On September 26, 2023, Andersen was placed on injured reserve after suffering a shoulder/pectoral injury in Week 3.

In Week 4 of the 2024 season, Andersen recorded 16 tackles and returned an interception 47 yards for a touchdown in a 26–24 win over the New Orleans Saints, earning NFC Defensive Player of the Week.

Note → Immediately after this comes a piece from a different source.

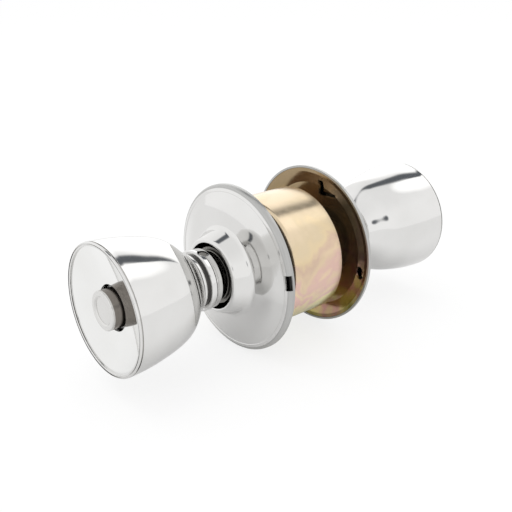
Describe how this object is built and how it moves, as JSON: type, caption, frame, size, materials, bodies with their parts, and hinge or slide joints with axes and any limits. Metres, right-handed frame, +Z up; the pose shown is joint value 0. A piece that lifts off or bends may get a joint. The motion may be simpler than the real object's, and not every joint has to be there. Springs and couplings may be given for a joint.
{
  "type": "cylindrical knob lockset",
  "caption": "Tulip-shaped door knob lockset: two polished knobs on round roses, a drum chassis between them, an inside push button and an outside key cylinder.",
  "frame": {"origin": "middle of the drum chassis on the spindle axis", "axes": "+Y along the spindle from the inside knob to the outside knob, +Z up, the latch side of the drum faces -X"},
  "size_m": [0.066, 0.157, 0.066],
  "materials": {
    "polished_steel": "mirror-polished stainless steel skin",
    "face_steel": "polished stainless steel, very slightly dished",
    "button_metal": "brushed nickel side with a bright turned face",
    "neck_chrome": "bright chrome plating",
    "yellow_zinc": "yellow zinc dichromate with pink and green bloom",
    "dark_zinc": "dark olive dichromate",
    "plain_steel": "bare stamped steel",
    "spring_steel": "bare spring wire",
    "brass": "machined brass",
    "cast_zinc": "die-cast zinc alloy",
    "screw_zinc": "zinc-plated screw"
  },
  "bodies": {
    "chassis": {"chassis_drum": "yellow_zinc", "outside_end_plate": "yellow_zinc", "inside_hub": "plain_steel", "outside_hub": "plain_steel", "retractor_guide": "plain_steel", "retractor_springs": "spring_steel", "inside_mounting_plate": "dark_zinc", "mounting_screws": "screw_zinc", "chassis_nuts": "screw_zinc", "outside_rose_liner": "dark_zinc", "liner_nut": "plain_steel", "inside_rose": "polished_steel", "outside_rose": "polished_steel"},
    "inside_knob": {"inside_knob_shell": "polished_steel", "inside_knob_face": "face_steel", "inside_knob_sleeve": "neck_chrome", "inside_neck_ring": "neck_chrome", "inside_spindle": "plain_steel", "inside_catch_spring": "spring_steel", "button_guide": "cast_zinc", "button_spring": "spring_steel"},
    "outside_knob": {"outside_knob_shell": "polished_steel", "outside_knob_face": "face_steel", "outside_knob_sleeve": "neck_chrome", "outside_neck_ring": "neck_chrome", "outside_spindle": "plain_steel", "outside_catch_spring": "spring_steel", "key_cylinder_body": "brass", "driver_pins": "brass", "pin_springs": "spring_steel"},
    "retractor": {"retractor": "cast_zinc"},
    "button": {"push_button": "button_metal", "button_plunger": "plain_steel"},
    "key_plug": {"key_plug": "brass", "key_pins": "brass", "plug_retainer_clip": "spring_steel", "tailpiece": "plain_steel"},
    "inside_catch": {"inside_knob_catch": "plain_steel"},
    "outside_catch": {"outside_knob_catch": "plain_steel"}
  },
  "joints": [
    {"name": "inside_knob_turn", "type": "hinge", "parent": "chassis", "child": "inside_knob", "pos_m": [0, 0, 0], "axis": [0, 1, 0], "range_deg": [0, 55], "stiffness_Nm_per_rad": 0.25},
    {"name": "outside_knob_turn", "type": "hinge", "parent": "chassis", "child": "outside_knob", "pos_m": [0, 0, 0], "axis": [0, 1, 0], "range_deg": [-55, 0]},
    {"name": "retractor_slide", "type": "slide", "parent": "chassis", "child": "retractor", "axis": [1, 0, 0], "range_m": [0, 0.0112], "deforming": ["retractor_springs"]},
    {"name": "button_push", "type": "slide", "parent": "inside_knob", "child": "button", "axis": [0, 1, 0], "range_m": [0, 0.0036], "stiffness_N_per_m": 300, "deforming": ["button_spring"]},
    {"name": "key_turn", "type": "hinge", "parent": "outside_knob", "child": "key_plug", "pos_m": [0, 0.06, 0], "axis": [0, 1, 0], "range_deg": [0, 90]},
    {"name": "inside_catch_press", "type": "slide", "parent": "inside_knob", "child": "inside_catch", "axis": [-0.2588, 0, -0.9659], "range_m": [0, 0.0021], "stiffness_N_per_m": 400, "deforming": ["inside_catch_spring"]},
    {"name": "outside_catch_press", "type": "slide", "parent": "outside_knob", "child": "outside_catch", "axis": [-0.2588, 0, -0.9659], "range_m": [0, 0.0021], "stiffness_N_per_m": 400, "deforming": ["outside_catch_spring"]}
  ],
  "couplings": [
    {"joint": "outside_knob_turn", "follows": "inside_knob_turn", "ratio": -1},
    {"joint": "retractor_slide", "follows": "inside_knob_turn", "m_per_rad": 0.0115}
  ]
}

Due to being placed on the physically unable to perform (PUP) list at the start of training camp and never being activated for the entire 2025 season, Andersen's contract tolled on what would have been its final year. On March 9, 2026, he agreed to a restructuring that would prevent his contract to toll and pay him $1.54 million in 2026. On August 7, Andersen was released by the Falcons.

Pre-draft measurables
| Height | Weight | Arm length | Hand span | Wingspan | 40-yard dash | 10-yard split | 20-yard split | 20-yard shuttle | Three-cone drill | Vertical jump | Broad jump |
| 6 ft 3+1⁄2 in (1.92 m) | 243 lb (110 kg) | 32+1⁄8 in (0.82 m) | 9+1⁄4 in (0.23 m) | 6 ft 5+3⁄8 in (1.97 m) | 4.42 s | 1.51 s | 2.53 s | 4.07 s | 6.77 s | 36.0 in (0.91 m) | 10 ft 8 in (3.25 m) |
All values from NFL Combine/Pro Day

==NFL career statistics==

=== Regular season ===

Year: Team; Games; Tackles; Fumbles; Interceptions
GP: GS; Cmb; Solo; Ast; Sck; TFL; FF; FR; Yds; TD; Int; Yds; TD; PD
2022: ATL; 17; 5; 69; 40; 29; 0; 3; 1; 0; 0; 0; 0; 0; 0; 1
2023: ATL; 2; 2; 19; 7; 12; 0.5; 1; 0; 0; 0; 0; 0; 0; 0; 0
2024: ATL; 7; 4; 47; 28; 19; 0; 1; 0; 0; 0; 0; 1; 47; 1; 1
Career: 26; 11; 192; 75; 60; 0.5; 5; 1; 0; 0; 0; 1; 47; 1; 2

==Personal life==
Andersen is a cousin of Major League Baseball pitcher Codi Heuer. His father played college basketball at Eastern Oregon University, while his sister ran track at Montana State. Andersen graduated from Montana State with a degree in agricultural business in May 2021.